In early 2020, three women sat on the United States Supreme Court. Justice O’Connor retired in 2006. Only four of the 114 justices have been women, a mere 0.035 percent. No president has nominated a woman to the position of chief justice. This glaring lack of gender parity on the Court is reflective of leadership positions across all sectors of the legal profession and the workplace as a whole. Women enter law school and most entry-level legal positions in numbers roughly equal to men. For nearly two decades, around fifty percent of all law graduates have been women, and that number increases every year. Yet they do not advance into the upper echelons of the profession in similar numbers.5
Numerous studies document the lack of women lawyers in positions of power and the results have remained relatively static over the years. The data cited here captures the state of women in the legal profession in the years ranging from 2018 to 2019. According to the National Association of Women Lawyers annual survey, twenty-two percent of managing partners and twenty percent of equity partners in the nation’s largest law firms are women.6 Only three percent of equity partners are women of color.7 Women represent less than twenty-six percent of female general counsels in the Fortune 500,8 make up almost thirty-two percent of law school deans,9 and account for thirty-two percent of tenured law school professors.10 Only thirty-eight percent of law review editors-in-chief at the top fifty U.S. law schools are women.11 In 2019, women held just over twenty-three percent of statewide elective executive offices,12 down from a peak during 1999–2001.13 Nationally, as of 2018, the percentage of women in Congress was twenty-three percent in the Senate and twenty percent in the House.14 In the same time frame, only thirty-six percent of the judges serving on state supreme courts or their equivalent were women.15 Just a handful of states have a majority of women on their highest court, and many have only one.16 Only twenty-three percent of lawyers who argue cases before the Supreme Court are women.17 The situation deteriorates even more when factoring in race, ethnicity, and sexual orientation.18
Contemporary discourse on gender and the Supreme Court in disciplines like gender studies, law, media, and political science (including our own previous research, described in the preface) has mostly focused on the stories of the women who are selected, not shortlisted.19 Reporters, commentators, and scholars frequently retell Justice O’Connor’s story as the first woman to serve on the Court, followed by a discussion of the three successful female nominees who followed in the wake of her legacy.
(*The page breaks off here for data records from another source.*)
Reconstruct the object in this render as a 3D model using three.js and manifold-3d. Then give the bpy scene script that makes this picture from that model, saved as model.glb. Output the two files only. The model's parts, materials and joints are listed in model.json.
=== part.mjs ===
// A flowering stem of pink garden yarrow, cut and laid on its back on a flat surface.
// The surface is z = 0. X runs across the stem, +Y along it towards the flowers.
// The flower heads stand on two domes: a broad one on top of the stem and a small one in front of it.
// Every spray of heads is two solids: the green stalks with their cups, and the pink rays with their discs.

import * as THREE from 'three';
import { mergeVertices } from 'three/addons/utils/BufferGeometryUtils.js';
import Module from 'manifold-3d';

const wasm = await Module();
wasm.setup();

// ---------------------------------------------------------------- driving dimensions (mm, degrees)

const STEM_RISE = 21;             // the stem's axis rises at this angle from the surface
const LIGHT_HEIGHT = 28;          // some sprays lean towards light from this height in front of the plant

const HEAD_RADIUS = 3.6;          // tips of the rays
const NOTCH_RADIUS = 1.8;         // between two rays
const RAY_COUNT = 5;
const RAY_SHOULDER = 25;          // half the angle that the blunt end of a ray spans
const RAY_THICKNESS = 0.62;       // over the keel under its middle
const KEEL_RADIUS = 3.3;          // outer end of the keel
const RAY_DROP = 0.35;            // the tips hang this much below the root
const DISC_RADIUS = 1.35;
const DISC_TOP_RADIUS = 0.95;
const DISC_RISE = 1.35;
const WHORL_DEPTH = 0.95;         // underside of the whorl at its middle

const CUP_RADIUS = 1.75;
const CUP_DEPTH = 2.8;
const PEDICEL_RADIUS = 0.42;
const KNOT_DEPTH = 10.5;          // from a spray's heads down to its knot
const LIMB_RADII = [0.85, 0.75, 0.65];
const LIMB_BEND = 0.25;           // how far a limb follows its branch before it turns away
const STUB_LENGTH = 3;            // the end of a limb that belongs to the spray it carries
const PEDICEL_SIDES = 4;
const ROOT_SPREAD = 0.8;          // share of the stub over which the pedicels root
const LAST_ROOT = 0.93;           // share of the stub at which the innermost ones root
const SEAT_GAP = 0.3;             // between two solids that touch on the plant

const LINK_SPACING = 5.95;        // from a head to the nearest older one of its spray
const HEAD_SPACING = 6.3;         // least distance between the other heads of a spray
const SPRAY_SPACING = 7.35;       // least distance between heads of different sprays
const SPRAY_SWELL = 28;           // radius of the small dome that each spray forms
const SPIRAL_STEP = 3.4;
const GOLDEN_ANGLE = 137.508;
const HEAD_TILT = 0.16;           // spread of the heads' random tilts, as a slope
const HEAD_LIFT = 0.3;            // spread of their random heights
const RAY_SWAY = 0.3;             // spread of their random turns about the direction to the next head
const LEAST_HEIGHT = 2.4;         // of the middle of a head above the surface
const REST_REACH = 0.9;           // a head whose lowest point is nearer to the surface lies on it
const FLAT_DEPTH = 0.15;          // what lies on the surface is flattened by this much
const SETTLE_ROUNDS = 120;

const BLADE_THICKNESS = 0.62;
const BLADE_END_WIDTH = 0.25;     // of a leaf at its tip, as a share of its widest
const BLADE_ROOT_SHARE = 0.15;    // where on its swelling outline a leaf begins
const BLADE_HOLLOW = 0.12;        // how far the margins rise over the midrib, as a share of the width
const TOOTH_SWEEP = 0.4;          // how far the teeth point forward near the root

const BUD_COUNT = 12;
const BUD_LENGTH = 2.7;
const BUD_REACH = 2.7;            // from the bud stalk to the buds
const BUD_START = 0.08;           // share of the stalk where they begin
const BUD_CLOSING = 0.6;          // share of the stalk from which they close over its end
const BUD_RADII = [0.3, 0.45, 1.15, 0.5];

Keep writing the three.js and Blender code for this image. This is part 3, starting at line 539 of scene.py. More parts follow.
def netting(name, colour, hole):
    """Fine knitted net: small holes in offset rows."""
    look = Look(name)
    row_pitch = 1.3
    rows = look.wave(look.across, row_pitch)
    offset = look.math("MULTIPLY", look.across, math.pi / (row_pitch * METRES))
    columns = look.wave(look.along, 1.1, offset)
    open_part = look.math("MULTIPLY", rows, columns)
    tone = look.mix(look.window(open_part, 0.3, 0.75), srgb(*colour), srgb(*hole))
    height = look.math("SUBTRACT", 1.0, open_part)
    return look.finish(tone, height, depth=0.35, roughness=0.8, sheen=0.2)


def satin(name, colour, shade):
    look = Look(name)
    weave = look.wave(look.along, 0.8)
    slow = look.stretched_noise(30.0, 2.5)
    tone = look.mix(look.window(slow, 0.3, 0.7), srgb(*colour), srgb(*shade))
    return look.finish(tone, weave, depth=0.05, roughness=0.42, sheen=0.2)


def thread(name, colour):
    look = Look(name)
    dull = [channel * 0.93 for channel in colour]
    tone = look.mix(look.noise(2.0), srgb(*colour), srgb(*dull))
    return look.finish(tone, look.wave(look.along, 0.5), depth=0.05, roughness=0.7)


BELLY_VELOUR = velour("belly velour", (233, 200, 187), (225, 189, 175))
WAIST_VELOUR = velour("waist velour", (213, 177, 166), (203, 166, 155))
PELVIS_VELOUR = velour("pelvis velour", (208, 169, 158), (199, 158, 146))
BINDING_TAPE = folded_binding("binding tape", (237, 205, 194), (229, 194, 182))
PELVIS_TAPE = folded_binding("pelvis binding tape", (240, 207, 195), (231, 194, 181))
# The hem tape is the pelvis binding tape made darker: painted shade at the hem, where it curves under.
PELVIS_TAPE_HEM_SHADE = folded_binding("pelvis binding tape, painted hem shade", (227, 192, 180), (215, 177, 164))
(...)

The year 1981 is remembered as a pivotal and celebrated year as President Ronald Reagan made history by nominating the first woman to the Court. Over the course of the next thirty years, four more women would be nominated, three successfully confirmed. Ruth Bader Ginsburg was nominated and appointed to the Court in 1993, followed by Sonia Sotomayor in 2009 and Elena Kagan in 2010. Harriet Miers was nominated but withdrew from consideration in 2005.
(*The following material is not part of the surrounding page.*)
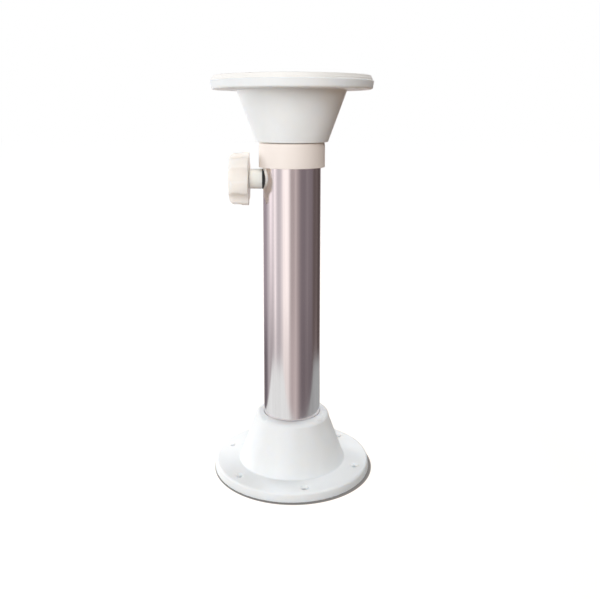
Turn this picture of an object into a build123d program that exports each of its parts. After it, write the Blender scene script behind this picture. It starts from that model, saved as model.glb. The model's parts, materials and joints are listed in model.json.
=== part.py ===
from build123d import *
from math import hypot
import os

# A telescopic table pedestal: a fixed outer tube in a moulded foot, and an inner tube
# that slides and turns in it and carries the same moulding upside down under the table.
# Units are millimetres. +Z is up, the origin is the centre of the foot on the floor,
# and the clamp knob points towards -X.

# Tubes
outer_tube_radius = 30.0
outer_tube_wall = 2.0
outer_tube_length = 329.6
inner_tube_wall = 2.0
gap_between_tubes = 3.0
gap_above_plug = 3.9

# Clearances, each on the radius or across one gap
seat_clearance = 0.1
running_clearance = 0.08
thrust_clearance = 0.15
screw_clearance = 0.05
lip_gap = 0.6

# Moulded flange, the same for the foot and for the table end
flange_height = 61.5
rim_radius = 83.0
rim_draft = 1.4
rim_height = 8.8
rim_round = 2.4
rim_foot_round = 0.8
land_width = 26.7
plate_thickness = 4.0
moulding_wall = 3.5
lip_width = 6.9
cone_foot_round = 1.5
lip_outer_round = 1.0
lip_inner_round = 0.4
lip_depth = 5.0
socket_floor_height = 14.3
socket_floor_thickness = 5.0
rib_count = 12
rib_thickness = 2.6
rib_setback = 1.0

# Mounting holes through the flange
hole_count = 6
hole_inset = 12.5
hole_radius = 2.75
hole_sink_radius = 4.6
hole_pillar_wall = 1.4
first_hole_angle = 40.0

# Plate between the upper flange and the table
plate_setback = 1.5
plate_height = 5.0
plate_tier_height = 2.2
plate_tier_step = 0.8
plate_tier_slope = 0.7
plate_edge_round = 1.0
plate_opening_radius = 21.0
plate_screw_count = 3
plate_screw_length = 14.0
plate_screw_head_radius = 3.8
plate_screw_shank_radius = 1.9
plate_screw_boss_radius = 4.6
plate_screw_boss_height = 18.0

# Plug, nut, screws, bolt and washer that hold a tube's end in its flange
plug_height = 22.0
plug_setback = 0.5
plug_screw_count = 3
plug_screw_length = 11.0
plug_screw_head_radius = 3.6
plug_screw_shank_radius = 1.8
plug_screw_depth = 0.35
plug_screw_height = 9.0
bolt_radius = 3.95
bolt_length = 30.0
bolt_head_flats = 13.0
bolt_head_height = 5.3
bolt_head_bevel = 0.2
bolt_hole_radius = 4.5
nut_height = 6.5
nut_bore_radius = 4.02
washer_radius = 12.0
washer_thickness = 1.6
recess_width = 1.0
recess_depth = 1.3

# Guide collar on the outer tube's upper end
collar_skirt_wall = 3.9
collar_skirt_length = 21.0
collar_end_wall = 4.0
collar_round = 0.6
collar_taper_height = 3.4
collar_taper = 0.5
collar_bore_chamfer = 0.8
sleeve_below_clamp = 15.25

# Lower guide on the inner tube, between two wire rings
guide_length = 26.0
guide_above_tube_end = 4.6
guide_land_length = 7.0
guide_relief = 0.7
guide_chamfer = 0.6
ring_wire_radius = 1.0
ring_groove_depth = 0.7
ring_mouth = 9.0

# Clamp
clamp_below_collar = 12.35
saddle_washer_crown = 0.5
boss_radius = 10.3
boss_length = 13.0
boss_end_wall = 1.5
boss_round = 0.5
insert_radius = 6.5
insert_bore_radius = 5.0
insert_flange_radius = 9.8
insert_flange_thickness = 1.5
stud_radius = 4.92
stud_nose_radius = 2.0
stud_nose_length = 3.0
stud_head_flats = 17.0
stud_head_height = 6.4
pad_radius = 4.1
pad_length = 5.6
pad_gap = 0.3

# Clamp knob
knob_gap = 0.6
knob_thickness = 20.3
knob_radius = 27.5
knob_band_width = 7.4
knob_band_step = 0.9
knob_lobe_count = 6
knob_valley_depth = 4.2
knob_valley_radius = 11.0
knob_lobe_round = 3.5
knob_front_round = 5.5
knob_rear_round = 0.8
knob_lobe_angle = 14.0
knob_head_seat = 11.4

# Heights worked out from the sizes above
outer_tube_top = socket_floor_height + outer_tube_length
collar_bottom = outer_tube_top - collar_skirt_length
collar_top = outer_tube_top + collar_end_wall
clamp_height = collar_bottom - clamp_below_collar
sleeve_bottom = clamp_height - sleeve_below_clamp
upper_flange_face = collar_top + lip_gap + flange_height
inner_tube_top = upper_flange_face - socket_floor_height
inner_tube_bottom = socket_floor_height + plug_setback + plug_height + gap_above_plug
guide_bottom = inner_tube_bottom + guide_above_tube_end

# Radii worked out from the sizes above
outer_tube_bore = outer_tube_radius - outer_tube_wall
inner_tube_radius = outer_tube_bore - gap_between_tubes
inner_tube_bore = inner_tube_radius - inner_tube_wall
socket_radius = outer_tube_radius + seat_clearance
socket_outer_radius = socket_radius + moulding_wall
cone_mouth_radius = socket_radius + lip_width
cone_foot_radius = rim_radius - land_width
hole_circle_radius = rim_radius - hole_inset
hole_pillar_radius = hole_sink_radius + hole_pillar_wall
plate_radius = rim_radius - plate_setback
plate_screw_circle_radius = (socket_outer_radius + cone_foot_radius) / 2
collar_radius = outer_tube_radius + seat_clearance + collar_skirt_wall

# Distances along the clamp's axis worked out from the sizes above
boss_seat = outer_tube_radius + saddle_washer_crown
boss_end = boss_seat + boss_length
knob_rear = boss_end + knob_gap

# Where each group of pieces stands: the upper flange hangs upside down with its holes above
# the foot's, and the clamp is drawn with its own Z axis pointing outwards along the knob's stud
upper_end = Pos(0, 0, upper_flange_face) * Rot(0, 0, 2 * first_hole_angle) * Rot(180, 0, 0)
clamp_axis = Pos(0, 0, clamp_height) * Rot(0, -90, 0)

margin = 1.0
on_base = (Align.CENTER, Align.CENTER, Align.MIN)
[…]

Coverage of the women nominated and confirmed to the Court is important, but here we expand the narrative to include the untold stories stumbled upon in our media study, the stories of those shortlisted. It is valuable, as a preliminary matter, to tell their stories as part of the larger historical record of women’s entry into the legal profession. But beyond that, their stories also expose barriers that endure whenever a candidate is shortlisted but not selected. Their collective history offers insights for transcending modern shortlists. Our work builds upon earlier scholarly efforts that developed the theory of the “leaking pipeline,”20 in other words, the idea that women enter the profession in numbers equal to men but do not advance into leadership positions at the same rate, if at all. One way the pipeline “leaks” is via shortlisting, with qualified women considered in the mix of candidates but not selected.
Shortlists help to identify and explain latent discrimination and bias both within and outside of the judiciary. Many attempts to achieve diversity are effectively nothing more than window-dressing intended to create the appearance that diversity is valued. Take the so-called “Rooney Rule,” named for former president and owner of the Pittsburg Steelers Dan Rooney, which is a policy adopted by the National Football League requiring that at least one ethnic minority be interviewed when hiring for head coaching and senior leadership positions. Some herald the rule as a success because it has increased the number of minorities who interview for these positions, arguing that even if a minority candidate is not selected, there is benefit in at least considering them. Aspirational policies like these, however, have done little to change the demographics of who is actually hired.
Some companies have experimented with similar policies. In 2017, the Diversity Lab launched the Mansfield Rule for law firms and corporate legal departments, named after Arabella Mansfield, the first woman admitted to practice law in the United States when she received a law license from the Iowa Bar in 1869.21 The Mansfield Rule requires that employers consider diverse candidates for thirty percent of open positions in leadership or governance; thus, for ten potential hires, three must be women or minorities.22 With a significant cohort of prestigious firms and corporations committed to the effort, this new policy seems promising, but it is too soon to assess the impact. In 2010, the Securities and Exchange Commission began requiring companies to disclose efforts to address diversity when choosing board directors in their proxy statements; however, this effort has not increased the number of women on Fortune 500 boards.23 The data reveals a dismal picture where, even after implementation of the SEC rule, the number of women named to boards actually decreased by two percent, down from approximately twelve percent to ten percent.24 We do not mean to diminish the importance of policies like these, but we are more concerned with who is actually selected, not just who appears on the shortlist.
This book not only recounts the history of women shortlisted for the Supreme Court, but it develops their stories as a framework to identify the harms of shortlisting and strategize solutions for women to be selected, not just shortlisted. The individual life of each woman profiled here could easily be the subject of an entire book of her own. (For two women, this is actually the case.25) However, the stories of women shortlisted before and immediately after O’Connor’s confirmation have not yet been told in any meaningful way and have certainly not been studied in relation to one another as they are here. We believe there is power in a collective narrative of their lives, especially as we strive to better understand and ultimately ameliorate the dynamics that perpetually keep women on the shortlist. Each woman profiled here repeatedly went from shortlisted to selected as she ascended to the judiciary, the dean’s office, or the president’s cabinet, even if not selected from the ultimate shortlist for the Supreme Court. Their stories offer lessons to inform and remedy the pervasive, enduring gender inequality in positions of leadership and power.
It is time for more women to move from shortlisted to selected.